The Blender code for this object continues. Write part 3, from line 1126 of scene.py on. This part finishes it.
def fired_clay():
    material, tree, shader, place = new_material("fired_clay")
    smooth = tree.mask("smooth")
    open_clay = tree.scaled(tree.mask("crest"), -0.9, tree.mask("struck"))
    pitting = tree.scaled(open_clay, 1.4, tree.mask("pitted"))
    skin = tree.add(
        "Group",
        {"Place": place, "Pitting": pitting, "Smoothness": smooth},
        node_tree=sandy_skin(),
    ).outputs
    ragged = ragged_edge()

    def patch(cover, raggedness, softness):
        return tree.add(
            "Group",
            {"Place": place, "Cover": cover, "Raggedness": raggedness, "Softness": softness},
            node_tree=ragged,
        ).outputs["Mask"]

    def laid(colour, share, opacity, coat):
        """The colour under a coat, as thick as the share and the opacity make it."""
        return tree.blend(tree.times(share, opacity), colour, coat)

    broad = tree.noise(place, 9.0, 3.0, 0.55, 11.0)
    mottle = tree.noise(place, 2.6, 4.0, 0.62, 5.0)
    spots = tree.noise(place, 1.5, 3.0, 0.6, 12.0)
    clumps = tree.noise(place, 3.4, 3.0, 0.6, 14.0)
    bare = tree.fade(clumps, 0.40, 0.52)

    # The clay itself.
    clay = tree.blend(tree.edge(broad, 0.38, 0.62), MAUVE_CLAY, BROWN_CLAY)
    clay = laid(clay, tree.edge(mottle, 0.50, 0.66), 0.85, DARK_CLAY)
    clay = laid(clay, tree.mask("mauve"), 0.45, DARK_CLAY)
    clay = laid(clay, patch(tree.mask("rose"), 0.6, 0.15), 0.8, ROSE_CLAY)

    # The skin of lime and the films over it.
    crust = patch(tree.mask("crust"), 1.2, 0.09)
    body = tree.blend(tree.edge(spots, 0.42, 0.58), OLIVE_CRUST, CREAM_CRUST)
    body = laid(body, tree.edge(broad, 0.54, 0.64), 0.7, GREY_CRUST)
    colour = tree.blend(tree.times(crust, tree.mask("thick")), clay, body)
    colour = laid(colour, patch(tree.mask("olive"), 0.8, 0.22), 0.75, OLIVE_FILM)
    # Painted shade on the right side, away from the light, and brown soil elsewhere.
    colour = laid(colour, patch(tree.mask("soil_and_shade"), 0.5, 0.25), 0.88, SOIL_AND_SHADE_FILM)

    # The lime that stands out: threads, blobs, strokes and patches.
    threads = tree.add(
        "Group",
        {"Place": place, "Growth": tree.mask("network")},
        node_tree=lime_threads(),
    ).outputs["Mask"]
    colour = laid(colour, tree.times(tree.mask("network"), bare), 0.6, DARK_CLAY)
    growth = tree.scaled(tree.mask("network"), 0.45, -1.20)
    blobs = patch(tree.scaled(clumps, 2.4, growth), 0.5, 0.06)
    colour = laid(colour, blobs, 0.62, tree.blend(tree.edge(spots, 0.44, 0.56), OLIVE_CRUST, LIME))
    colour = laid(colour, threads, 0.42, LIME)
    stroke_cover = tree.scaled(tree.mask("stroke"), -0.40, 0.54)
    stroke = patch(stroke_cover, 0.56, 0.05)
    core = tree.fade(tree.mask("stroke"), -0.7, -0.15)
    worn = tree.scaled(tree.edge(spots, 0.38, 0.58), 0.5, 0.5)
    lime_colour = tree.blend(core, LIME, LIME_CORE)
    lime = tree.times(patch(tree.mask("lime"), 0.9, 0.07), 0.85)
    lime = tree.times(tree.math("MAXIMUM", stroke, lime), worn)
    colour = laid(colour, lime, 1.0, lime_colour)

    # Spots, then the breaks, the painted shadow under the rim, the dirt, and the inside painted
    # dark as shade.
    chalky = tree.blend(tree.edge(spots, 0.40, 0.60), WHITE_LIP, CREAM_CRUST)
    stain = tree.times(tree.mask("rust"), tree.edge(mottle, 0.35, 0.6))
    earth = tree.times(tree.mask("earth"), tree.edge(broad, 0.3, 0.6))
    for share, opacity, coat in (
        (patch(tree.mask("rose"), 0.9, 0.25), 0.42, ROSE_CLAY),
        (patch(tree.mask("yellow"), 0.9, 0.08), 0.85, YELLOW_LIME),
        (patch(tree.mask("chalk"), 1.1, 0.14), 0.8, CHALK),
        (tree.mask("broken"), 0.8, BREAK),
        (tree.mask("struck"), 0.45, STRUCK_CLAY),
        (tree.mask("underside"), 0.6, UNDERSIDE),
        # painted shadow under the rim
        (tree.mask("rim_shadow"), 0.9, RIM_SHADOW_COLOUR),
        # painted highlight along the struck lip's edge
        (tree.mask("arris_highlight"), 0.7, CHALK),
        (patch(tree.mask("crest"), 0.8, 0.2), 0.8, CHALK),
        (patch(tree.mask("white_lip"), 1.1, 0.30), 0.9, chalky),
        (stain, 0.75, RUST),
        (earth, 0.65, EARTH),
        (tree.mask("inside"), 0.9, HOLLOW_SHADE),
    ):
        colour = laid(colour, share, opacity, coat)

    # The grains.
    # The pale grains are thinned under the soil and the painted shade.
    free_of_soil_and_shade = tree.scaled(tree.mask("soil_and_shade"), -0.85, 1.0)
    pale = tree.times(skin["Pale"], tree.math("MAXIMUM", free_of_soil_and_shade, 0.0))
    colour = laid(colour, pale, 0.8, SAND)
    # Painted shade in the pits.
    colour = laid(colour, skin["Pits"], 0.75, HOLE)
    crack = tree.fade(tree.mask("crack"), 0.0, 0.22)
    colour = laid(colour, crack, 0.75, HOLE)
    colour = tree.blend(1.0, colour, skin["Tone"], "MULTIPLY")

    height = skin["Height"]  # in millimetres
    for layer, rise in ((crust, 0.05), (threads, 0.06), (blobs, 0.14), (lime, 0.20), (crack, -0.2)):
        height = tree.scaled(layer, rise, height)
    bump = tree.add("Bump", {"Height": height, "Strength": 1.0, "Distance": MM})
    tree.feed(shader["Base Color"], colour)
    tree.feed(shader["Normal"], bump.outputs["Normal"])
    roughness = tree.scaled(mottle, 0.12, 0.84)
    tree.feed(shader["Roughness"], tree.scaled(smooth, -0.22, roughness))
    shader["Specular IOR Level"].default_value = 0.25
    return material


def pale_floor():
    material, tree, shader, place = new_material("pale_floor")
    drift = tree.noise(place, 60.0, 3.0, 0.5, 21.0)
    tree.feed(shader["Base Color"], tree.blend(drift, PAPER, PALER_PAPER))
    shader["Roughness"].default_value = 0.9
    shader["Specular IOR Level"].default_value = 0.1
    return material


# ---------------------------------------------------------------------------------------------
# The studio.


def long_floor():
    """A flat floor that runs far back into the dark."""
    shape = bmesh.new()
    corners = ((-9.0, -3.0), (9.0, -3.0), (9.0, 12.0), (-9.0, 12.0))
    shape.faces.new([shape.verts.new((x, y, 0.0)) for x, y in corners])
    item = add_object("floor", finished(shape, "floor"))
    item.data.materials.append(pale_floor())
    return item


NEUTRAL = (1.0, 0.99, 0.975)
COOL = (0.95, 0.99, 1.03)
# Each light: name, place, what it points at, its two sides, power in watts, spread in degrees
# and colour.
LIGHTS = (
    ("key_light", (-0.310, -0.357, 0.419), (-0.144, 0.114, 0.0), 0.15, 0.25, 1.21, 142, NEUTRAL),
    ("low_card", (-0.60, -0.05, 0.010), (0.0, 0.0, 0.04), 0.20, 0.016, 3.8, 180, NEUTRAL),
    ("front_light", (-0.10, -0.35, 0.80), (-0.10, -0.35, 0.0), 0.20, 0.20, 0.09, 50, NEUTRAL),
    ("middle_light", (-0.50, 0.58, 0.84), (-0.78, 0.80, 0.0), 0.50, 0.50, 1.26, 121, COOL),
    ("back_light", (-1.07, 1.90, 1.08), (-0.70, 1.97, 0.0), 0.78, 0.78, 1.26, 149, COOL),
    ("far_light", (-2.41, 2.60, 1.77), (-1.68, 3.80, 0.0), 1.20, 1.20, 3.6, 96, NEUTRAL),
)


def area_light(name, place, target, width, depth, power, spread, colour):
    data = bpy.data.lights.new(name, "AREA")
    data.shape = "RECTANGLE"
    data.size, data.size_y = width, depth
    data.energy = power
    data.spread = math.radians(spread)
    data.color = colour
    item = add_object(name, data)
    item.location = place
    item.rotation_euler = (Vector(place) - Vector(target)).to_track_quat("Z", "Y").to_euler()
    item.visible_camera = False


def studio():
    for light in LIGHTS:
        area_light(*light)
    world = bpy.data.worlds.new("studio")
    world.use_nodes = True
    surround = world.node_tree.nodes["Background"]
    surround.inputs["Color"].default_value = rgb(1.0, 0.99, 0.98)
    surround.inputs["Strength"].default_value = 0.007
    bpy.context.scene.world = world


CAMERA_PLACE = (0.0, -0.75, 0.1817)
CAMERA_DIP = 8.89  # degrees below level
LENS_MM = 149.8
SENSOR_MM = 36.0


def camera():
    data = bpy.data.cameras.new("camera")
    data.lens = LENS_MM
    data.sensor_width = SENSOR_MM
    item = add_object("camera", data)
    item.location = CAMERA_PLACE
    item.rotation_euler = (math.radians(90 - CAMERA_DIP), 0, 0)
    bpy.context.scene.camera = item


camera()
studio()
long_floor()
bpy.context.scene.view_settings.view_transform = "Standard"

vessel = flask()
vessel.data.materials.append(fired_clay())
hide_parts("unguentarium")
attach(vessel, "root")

- The request
Repeat, exactly and only, the lines from the beginning of the material through the line that contains "return tree.blend(tree.times(share, opacity), colour, coat)".

- Right answer
The Blender code for this object continues. Write part 3, from line 1126 of scene.py on. This part finishes it.
def fired_clay():
    material, tree, shader, place = new_material("fired_clay")
    smooth = tree.mask("smooth")
    open_clay = tree.scaled(tree.mask("crest"), -0.9, tree.mask("struck"))
    pitting = tree.scaled(open_clay, 1.4, tree.mask("pitted"))
    skin = tree.add(
        "Group",
        {"Place": place, "Pitting": pitting, "Smoothness": smooth},
        node_tree=sandy_skin(),
    ).outputs
    ragged = ragged_edge()

    def patch(cover, raggedness, softness):
        return tree.add(
            "Group",
            {"Place": place, "Cover": cover, "Raggedness": raggedness, "Softness": softness},
            node_tree=ragged,
        ).outputs["Mask"]

    def laid(colour, share, opacity, coat):
        """The colour under a coat, as thick as the share and the opacity make it."""
        return tree.blend(tree.times(share, opacity), colour, coat)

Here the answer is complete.